In view of the improprieties on the record in this case and the agency's request, we find that CAT is entitled to recover the costs of filing and pursuing its protests, including reasonable attorneys' fees in accordance with the agreement of the parties.[4] See Carl Zeiss Inc.-- Entitlement to Costs, B-247207.2, Oct. 23, 1992, 92-2 CPD Para. 274. CAT should submit its claim for costs, detailing and certifying the time expended and costs incurred, directly to the agency within 60 working days of receipt of this decision. 4 C.F.R. Sec. 21.6(f) (1) (1993)

1. The Corps and CAT agree that the Corps should reimburse protest costs that CAT incurred beginning on July 1, 1991.

2. On June 25, 1993, after the latest evaluation, the Corps approved Bechtel's exclusion of CAT's proposal from the competitive range as technically unacceptable, and Bechtel's modification of the PRC contract to reflect the modifications in PRC's revised proposal. CAT protested this exclusion and the evaluation of PRC's proposal on July 2 and August 24, respectively. CAT withdrew these protests when the agency acknowledged liability to CAT for specified protest costs as well as certain costs of preparing revised proposals; otherwise this request does not involve these last-filed protests.

3. Up to this time, the agency had relied on Bechtel's technical expertise in consultation with the Corps' design contractor.

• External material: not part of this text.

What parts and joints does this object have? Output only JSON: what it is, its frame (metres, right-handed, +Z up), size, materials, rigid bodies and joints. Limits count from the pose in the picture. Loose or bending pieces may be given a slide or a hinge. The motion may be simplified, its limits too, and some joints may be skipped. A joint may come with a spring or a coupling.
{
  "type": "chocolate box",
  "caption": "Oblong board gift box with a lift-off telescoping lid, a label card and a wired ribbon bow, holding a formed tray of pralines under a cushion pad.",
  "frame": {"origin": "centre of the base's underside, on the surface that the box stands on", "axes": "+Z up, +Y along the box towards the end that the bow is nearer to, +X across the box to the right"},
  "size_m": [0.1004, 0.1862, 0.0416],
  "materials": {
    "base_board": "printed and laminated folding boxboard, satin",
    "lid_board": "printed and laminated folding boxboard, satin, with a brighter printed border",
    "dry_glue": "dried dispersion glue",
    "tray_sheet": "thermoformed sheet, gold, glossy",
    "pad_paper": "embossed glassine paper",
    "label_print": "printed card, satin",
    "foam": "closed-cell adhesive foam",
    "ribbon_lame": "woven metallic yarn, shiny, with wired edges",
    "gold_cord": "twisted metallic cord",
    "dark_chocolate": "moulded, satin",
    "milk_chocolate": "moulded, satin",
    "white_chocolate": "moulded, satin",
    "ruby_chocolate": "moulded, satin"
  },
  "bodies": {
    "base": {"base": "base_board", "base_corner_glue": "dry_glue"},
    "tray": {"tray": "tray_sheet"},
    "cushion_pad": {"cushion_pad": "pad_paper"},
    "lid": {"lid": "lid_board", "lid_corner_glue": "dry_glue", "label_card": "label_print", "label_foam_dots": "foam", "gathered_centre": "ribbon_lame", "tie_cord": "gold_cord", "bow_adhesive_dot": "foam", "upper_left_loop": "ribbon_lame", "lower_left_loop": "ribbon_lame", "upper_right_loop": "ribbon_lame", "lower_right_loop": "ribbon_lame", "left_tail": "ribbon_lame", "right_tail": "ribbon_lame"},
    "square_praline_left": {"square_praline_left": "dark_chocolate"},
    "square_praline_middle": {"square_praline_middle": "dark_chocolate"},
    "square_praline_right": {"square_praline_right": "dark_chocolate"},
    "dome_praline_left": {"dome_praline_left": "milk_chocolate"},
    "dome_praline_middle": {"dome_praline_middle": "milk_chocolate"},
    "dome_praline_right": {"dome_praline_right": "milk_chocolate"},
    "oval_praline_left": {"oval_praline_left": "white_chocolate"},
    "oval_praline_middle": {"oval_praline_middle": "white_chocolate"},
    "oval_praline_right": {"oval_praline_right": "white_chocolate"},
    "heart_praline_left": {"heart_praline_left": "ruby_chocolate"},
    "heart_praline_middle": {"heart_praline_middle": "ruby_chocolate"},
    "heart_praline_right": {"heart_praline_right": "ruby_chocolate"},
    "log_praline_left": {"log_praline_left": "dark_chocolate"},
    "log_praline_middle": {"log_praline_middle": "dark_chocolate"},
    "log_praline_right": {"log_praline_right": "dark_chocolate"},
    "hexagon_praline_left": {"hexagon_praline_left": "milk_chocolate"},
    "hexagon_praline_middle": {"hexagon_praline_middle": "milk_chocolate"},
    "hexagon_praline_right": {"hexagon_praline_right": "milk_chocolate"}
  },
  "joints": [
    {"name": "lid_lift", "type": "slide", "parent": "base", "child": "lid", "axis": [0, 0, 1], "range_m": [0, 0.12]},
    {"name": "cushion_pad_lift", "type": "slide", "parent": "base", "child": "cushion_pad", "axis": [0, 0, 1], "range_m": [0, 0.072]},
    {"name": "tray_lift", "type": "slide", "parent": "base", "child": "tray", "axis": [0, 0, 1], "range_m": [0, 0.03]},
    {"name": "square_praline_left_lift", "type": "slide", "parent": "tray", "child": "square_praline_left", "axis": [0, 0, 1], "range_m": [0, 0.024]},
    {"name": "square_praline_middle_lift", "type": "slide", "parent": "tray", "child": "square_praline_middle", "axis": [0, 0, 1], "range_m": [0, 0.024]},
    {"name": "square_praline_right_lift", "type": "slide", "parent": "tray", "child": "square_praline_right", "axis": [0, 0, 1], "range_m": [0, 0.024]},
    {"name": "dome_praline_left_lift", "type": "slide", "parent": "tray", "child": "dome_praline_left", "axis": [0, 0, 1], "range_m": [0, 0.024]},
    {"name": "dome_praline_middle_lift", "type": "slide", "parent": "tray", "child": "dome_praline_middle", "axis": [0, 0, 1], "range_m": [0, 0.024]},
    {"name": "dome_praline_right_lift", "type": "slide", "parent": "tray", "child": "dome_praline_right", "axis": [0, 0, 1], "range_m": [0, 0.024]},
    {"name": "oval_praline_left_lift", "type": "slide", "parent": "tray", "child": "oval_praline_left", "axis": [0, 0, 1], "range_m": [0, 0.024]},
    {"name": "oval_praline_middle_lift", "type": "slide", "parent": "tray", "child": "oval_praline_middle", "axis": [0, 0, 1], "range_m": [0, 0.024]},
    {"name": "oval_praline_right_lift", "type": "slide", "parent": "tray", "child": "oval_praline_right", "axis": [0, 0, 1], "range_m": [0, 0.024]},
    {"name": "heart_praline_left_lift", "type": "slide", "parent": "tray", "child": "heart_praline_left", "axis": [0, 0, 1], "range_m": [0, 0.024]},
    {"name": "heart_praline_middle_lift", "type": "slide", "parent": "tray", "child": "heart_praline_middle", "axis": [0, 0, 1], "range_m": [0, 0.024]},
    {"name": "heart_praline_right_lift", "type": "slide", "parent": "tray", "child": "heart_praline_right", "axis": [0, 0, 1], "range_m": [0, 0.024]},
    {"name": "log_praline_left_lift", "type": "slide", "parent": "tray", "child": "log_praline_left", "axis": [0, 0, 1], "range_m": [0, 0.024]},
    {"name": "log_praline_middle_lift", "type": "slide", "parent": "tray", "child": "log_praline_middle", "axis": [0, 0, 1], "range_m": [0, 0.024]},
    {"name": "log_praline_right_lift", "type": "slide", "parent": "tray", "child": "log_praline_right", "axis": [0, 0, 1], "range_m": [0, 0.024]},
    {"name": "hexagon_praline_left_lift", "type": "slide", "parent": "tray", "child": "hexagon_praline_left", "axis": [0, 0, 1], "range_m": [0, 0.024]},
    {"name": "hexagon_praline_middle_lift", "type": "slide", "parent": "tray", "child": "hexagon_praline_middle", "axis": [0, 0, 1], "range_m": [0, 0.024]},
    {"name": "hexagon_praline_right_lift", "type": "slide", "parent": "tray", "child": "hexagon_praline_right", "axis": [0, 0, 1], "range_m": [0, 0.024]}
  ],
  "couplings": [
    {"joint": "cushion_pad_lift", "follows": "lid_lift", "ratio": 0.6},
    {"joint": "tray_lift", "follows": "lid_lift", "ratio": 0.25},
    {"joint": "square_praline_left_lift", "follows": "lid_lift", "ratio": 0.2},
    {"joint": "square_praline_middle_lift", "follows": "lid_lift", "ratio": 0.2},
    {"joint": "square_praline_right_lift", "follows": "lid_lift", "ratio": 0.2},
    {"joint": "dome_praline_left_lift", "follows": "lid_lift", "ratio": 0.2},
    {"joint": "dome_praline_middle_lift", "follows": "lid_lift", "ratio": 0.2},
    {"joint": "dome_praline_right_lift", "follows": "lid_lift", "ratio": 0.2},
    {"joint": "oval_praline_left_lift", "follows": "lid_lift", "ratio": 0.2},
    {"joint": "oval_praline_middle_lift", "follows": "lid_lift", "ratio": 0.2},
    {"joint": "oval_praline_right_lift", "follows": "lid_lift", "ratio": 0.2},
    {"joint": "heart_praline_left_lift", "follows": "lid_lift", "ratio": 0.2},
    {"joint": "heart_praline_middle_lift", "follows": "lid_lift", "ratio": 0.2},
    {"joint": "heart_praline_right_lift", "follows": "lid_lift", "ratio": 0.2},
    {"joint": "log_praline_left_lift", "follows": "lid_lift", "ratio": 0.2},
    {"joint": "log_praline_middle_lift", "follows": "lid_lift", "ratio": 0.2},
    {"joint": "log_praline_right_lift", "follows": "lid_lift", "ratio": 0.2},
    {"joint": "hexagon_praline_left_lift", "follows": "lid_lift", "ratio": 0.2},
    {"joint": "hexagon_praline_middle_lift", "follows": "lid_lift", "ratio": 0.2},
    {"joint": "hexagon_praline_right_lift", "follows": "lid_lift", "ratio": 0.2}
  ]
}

4. We also note that CAT and the Corps have agreed that CAT is entitled to certain proposal preparation costs associated with CAT's submission of proposal revisions. The Corps has the authority to agree to a monetary settlement in the form of bid or proposal preparation costs based on the theory that the government's issuance of a solicitation or requests for revised proposals implies a duty to consider all responses fairly and honestly. Payment Under Settlement Agreement Between the Army and Storage Tech. Corp., 71 Comp. Gen. 340 (1992), 92-1 CPD Para. 337. On this record, we have no basis to object to that portion of the Corps' proposed settlement.